## start Collected data

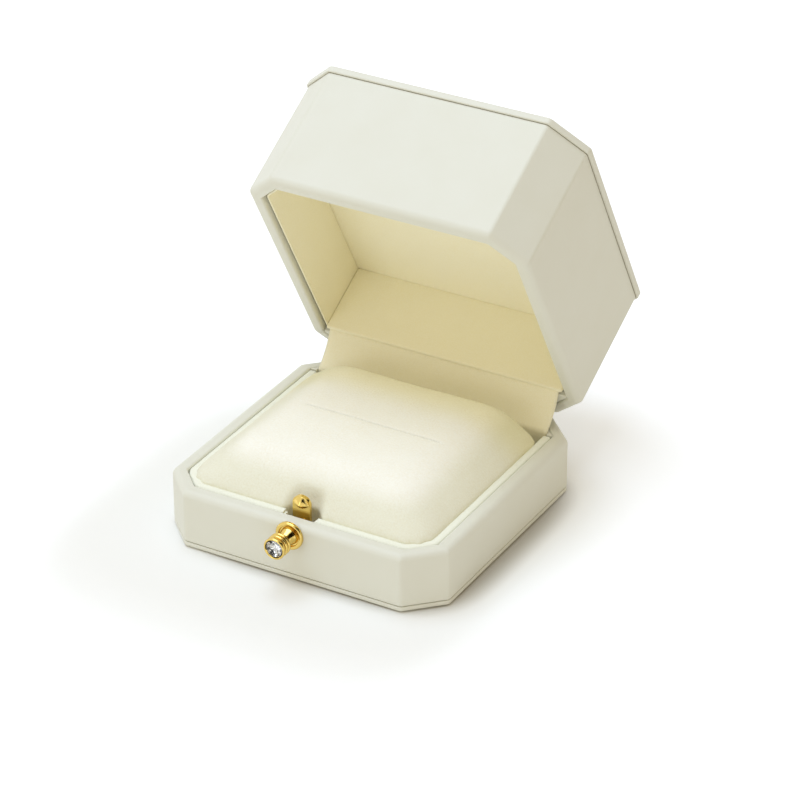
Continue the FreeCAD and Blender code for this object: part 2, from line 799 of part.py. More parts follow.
def build_latch():
    half = bracket_half_width
    return {
        "latch_bracket": build_bracket(),
        "latch_pin": x_cylinder(latch_pin_radius, -half, half, latch_y, latch_z),
        "latch_rivets": Part.makeCompound([rivet.solid for rivet in latch_rivets_list()]),
        "latch_spring": build_latch_spring(),
    }


def build_all():
    case = build_case()
    boards = build_boards()
    bush, button = build_button()
    closed_lid = {}
    pieces = {}
    for name, shape in list(case.items()) + list(boards.items()):
        target = closed_lid if name.startswith(("lid", "top")) else pieces
        target[name] = shape
    for group in (build_collar(), build_pad(), build_hinge(), bush, build_latch(), button):
        pieces.update(group)
    pieces["latch_hook"] = build_hook()
    for group in (build_lid_lining(), build_lid_hinge(), build_strike()):
        closed_lid.update(group)
    for name, shape in closed_lid.items():
        pieces[name] = open_lid(shape)
    return pieces


os.makedirs("parts", exist_ok=True)
for node, piece in build_all().items():
    piece.exportStep("parts/" + node + ".step")
    print(node, len(piece.Solids), round(piece.Volume, 2), piece.isValid())
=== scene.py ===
import bpy
import bmesh
import json
import math
from mathutils import Matrix, Vector, noise


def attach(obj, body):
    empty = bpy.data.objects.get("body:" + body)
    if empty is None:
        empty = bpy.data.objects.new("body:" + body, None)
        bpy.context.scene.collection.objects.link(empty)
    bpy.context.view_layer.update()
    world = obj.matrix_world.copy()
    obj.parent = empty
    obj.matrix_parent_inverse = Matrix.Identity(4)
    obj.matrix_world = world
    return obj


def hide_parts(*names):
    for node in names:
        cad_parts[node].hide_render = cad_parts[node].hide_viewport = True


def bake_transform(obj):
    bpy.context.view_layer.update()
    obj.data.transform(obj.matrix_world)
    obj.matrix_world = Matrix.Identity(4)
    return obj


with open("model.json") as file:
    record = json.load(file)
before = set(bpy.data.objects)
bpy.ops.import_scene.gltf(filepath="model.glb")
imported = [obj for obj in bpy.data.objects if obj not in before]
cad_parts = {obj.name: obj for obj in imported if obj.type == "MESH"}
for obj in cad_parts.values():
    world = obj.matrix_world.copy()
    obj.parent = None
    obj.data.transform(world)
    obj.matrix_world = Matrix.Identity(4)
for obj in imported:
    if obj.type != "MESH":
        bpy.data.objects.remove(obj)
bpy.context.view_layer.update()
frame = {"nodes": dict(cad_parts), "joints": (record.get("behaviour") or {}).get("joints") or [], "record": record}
nodes = frame["nodes"]
mm = 0.001

# Lengths are in millimetres. Lid pieces are drawn on the closed box and then swung open.
case = {
    "width": 65.0,
    "depth": 65.0,
    "cornerCut": 7.2,        # along each side, at every corner
    "innerCut": 4.8,         # the same, inside the rim
    "rim": 3.2,              # wall thickness
    "height": 13.2,          # ground to the base's rim
    "lidHeight": 29.9,
    "parting": 0.1,          # between the two rims, lid closed
}
cutShrink = 2 - math.sqrt(2)  # a corner cut shrinks this much per millimetre of inset
halfWidth = case["width"] / 2
halfDepth = case["depth"] / 2
frontWall = -halfDepth
lidRim = case["height"] + case["parting"]
lidTop = lidRim + case["lidHeight"]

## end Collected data

#### What the exercise asks:
Copy out precisely the lines that begin at the line containing "return pieces" and end at the line containing "obj.matrix_parent_inverse = Matrix.Identity(4)", including both; write nothing else.

#### Exercise output:
    return pieces


os.makedirs("parts", exist_ok=True)
for node, piece in build_all().items():
    piece.exportStep("parts/" + node + ".step")
    print(node, len(piece.Solids), round(piece.Volume, 2), piece.isValid())
=== scene.py ===
import bpy
import bmesh
import json
import math
from mathutils import Matrix, Vector, noise


def attach(obj, body):
    empty = bpy.data.objects.get("body:" + body)
    if empty is None:
        empty = bpy.data.objects.new("body:" + body, None)
        bpy.context.scene.collection.objects.link(empty)
    bpy.context.view_layer.update()
    world = obj.matrix_world.copy()
    obj.parent = empty
    obj.matrix_parent_inverse = Matrix.Identity(4)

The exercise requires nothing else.